En efecto, en una época en la que la conciencia del cambio es muy viva la moda tiene especial relevancia, como también lo tiene la información de lo que pasa, las noticias, las novedades. Lo que más importa es estar al día, que tiene que ver con tener unos conocimientos actuales, actualizados, con estar a la moda en materia de conocimiento, y eso produce un gozo y una satisfacción específica, un «sentimiento de intensificación del presente» y de valoración máxima de lo presente que se refleja bien en la expresión «anticuado» con la que a veces se descalifica un vestido, un modo de trabajar, una teoría o una apreciación política ¿Significa eso que se trata de una época muy superficial, o que vive tan solo en el presente, en lo fugaz, en lo transitorio? Significa, por lo pronto, una época en que los procesos temporales se han alterado en el sentido de que el tempo de la moda, el ritmo de auge y decadencia de los elementos superficiales, ha pasado también a ser el ritmo y el tempo de los elementos más sustantivos de la cultura, el de la ciencia y la ética, el de la religión y la política.
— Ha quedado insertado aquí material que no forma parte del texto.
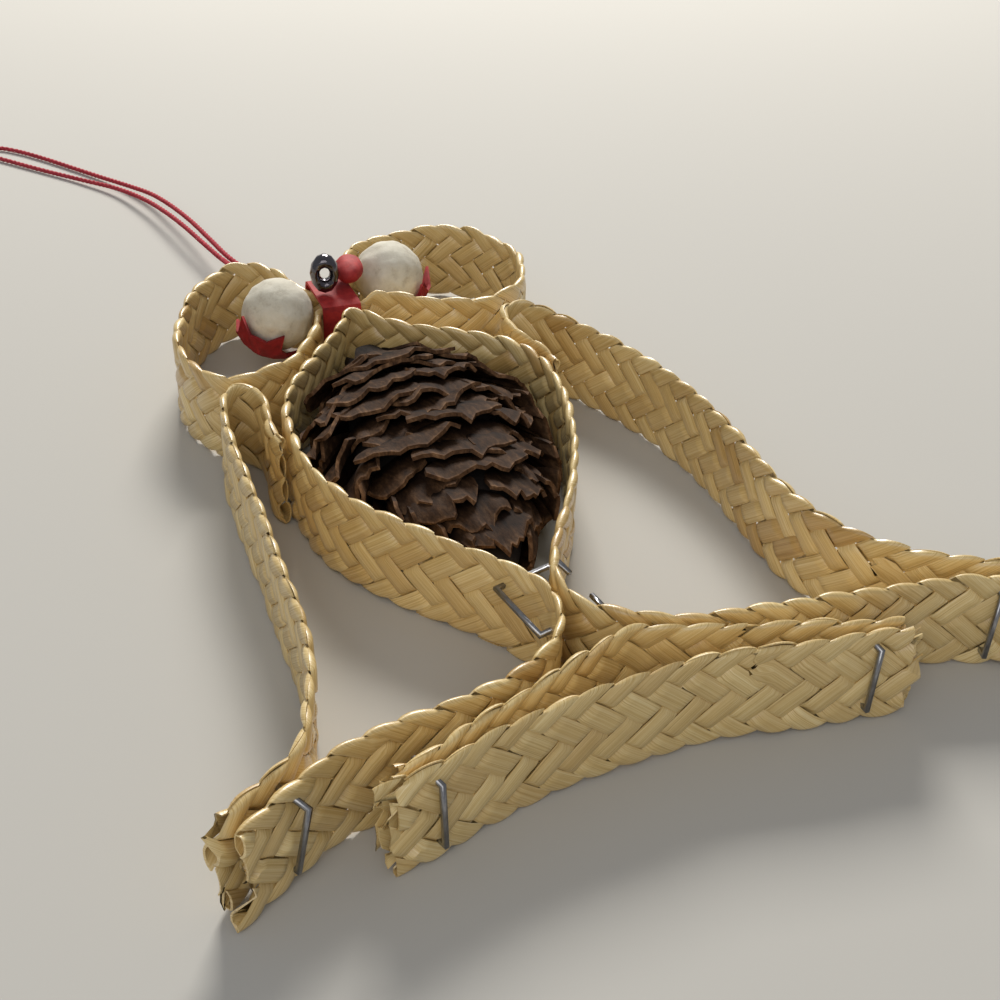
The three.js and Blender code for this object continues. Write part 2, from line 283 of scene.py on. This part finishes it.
bpy.data.objects.remove(ply_outline)
keep(thread, thread_red, "red_thread", "hanger_thread")

# ---------------------------------------------------------------- plaits

plait_width = 14.0
tooth = 4.5
straws = 7                       # each straw lies 7 teeth from one fold to the same fold again
across = 7                       # points over the width of a straw
bend_reach = 0.3                 # the part of a row that a fold takes to turn over the edge

# At each of the six crossings, whether a straw on its way down lies in front (1) or behind (-1).
over = {1: -1, 2: 1, 3: 1, 4: -1, 5: -1, 6: 1}

# Where the rows of points lie between the top fold at 0 and the bottom fold at 7.
rows = [0, 0.02, 0.08, 0.17, 0.3, 0.65, 1, 1.3, 1.5, 1.7, 2, 2.5, 3, 3.3, 3.5, 3.7, 4, 4.5, 5, 5.3, 5.5, 5.7, 6,
        6.35, 6.7, 6.83, 6.92, 6.98, 7]


def layer(j):
    """How far a straw on its way down stands in front of the plait's middle, from -1 to 1."""
    if j < bend_reach or j > straws - bend_reach:
        near, side = (j, over[1]) if j < 1 else (straws - j, over[6])
        return side * math.sqrt(max(0, 1 - (1 - near / bend_reach) ** 2))
    crossing = max(1, min(6, math.floor(j)))
    before = over[crossing]
    after = over[min(6, crossing + 1)] if j >= 1 else before
    t = min(1, max(0, (j - crossing - 0.3) / 0.4))
    return before + (after - before) * t * t * (3 - 2 * t)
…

La cultura ilustrada y romántica tienden a asimilar lo que dura poco con lo aparente e insustancial y lo que dura mucho con lo real y verdadero, pero en la medida en que por la alteración de su tempo lo sustancial de una cultura se acompasa al ritmo de lo superficial de ella, puede decirse que la distancia y la articulación entre apariencia y realidad se ha modificado. A su vez, en la medida en que lo que aparece, lo que se percibe, es del reino de la estética, y en la medida en que los elementos sustantivos de la cultura resultan más transitorios y se consideran por eso más aparentes, puede decirse también que hay una alteración de las relaciones entre la estética, por una parte, y la ética y la ciencia, la religión y la política, por otra.
Recurriendo a la terminología de los trascendentales, cabe decir que una cultura articulada según los principios de la moda, es una cultura en la que la relación entre la belleza, el bien, la verdad, la realidad y la unidad se rige por la hegemonía de la belleza, lo cual contrasta con una cultura en la que la relación de sus elementos se rige por la hegemonía de la verdad, como han sido la cultura medieval y moderna, que se articulaban según los principios de la ciencia y de la religión. La sacralización de la apariencia y del presente lleva consigo una sacralización de la frivolidad, o bien una frivolización de lo sacro, de lo sustantivo, una «superficialización» o trivialización de lo profundo.
Pero, ¿es que la duración tiene tanta hegemonía y tanto poder como para determinar los valores de lo real e irreal, de lo verdadero y lo falso? ¿Es que el tiempo rige sobre el ser y el horizonte de toda comprensión posible, como sostiene la hermenéutica del siglo xx, desde Husserl y Heidegger hasta Gadamer y Ricoeur?
Si así fuera lo verdadero no sería tal por ser verdadero sino por durar mucho, y algo no sería real por otro título más que por el de su larga duración. ¿No puede suceder que la frivolidad y la superficialidad resulten desvalorizadas porque son términos acuñados en una cultura donde el valor de máxima cotización es la duración indefinida?, y ¿no podría suceder que al alterarse la cotización de los valores se alterasen también las valencias de lo superficial y lo profundo, lo efímero y lo duradero, lo aparente y lo real?
En la cultura moderna el factor hegemónico ha sido la ciencia, que se apreciaba como lo verdadero, lo intemporal, lo profundo, lo real y lo permanente. Estos eran los valores más altos, y por eso los de cotización más baja quedaron depreciados como sus contrarios, y se agruparon en torno a la belleza en el reino de lo aparente, superficial, falso, efímero, es decir, de todo aquello que constituye esencialmente a la moda. Pero al alterarse el sistema de las cotizaciones, es decir, al pasar de moda la ciencia misma, que es lo que ha ocurrido en la crisis de la modernidad, se ha alterado por completo el mismo marco de referencia y el sentido de los términos de valor. En la modernidad la ciencia valía más que el hombre, que podía y debía sacrificarse por la verdad y la ciencia. En el siglo xx el hombre vale más que la ciencia y la verdad, porque la verdad es transitoria, provisional.
*Filosofía del Arte y de la comunicación. Teoría del Interfaz. Thémata. Sevilla, 2015. Págs. 312-314.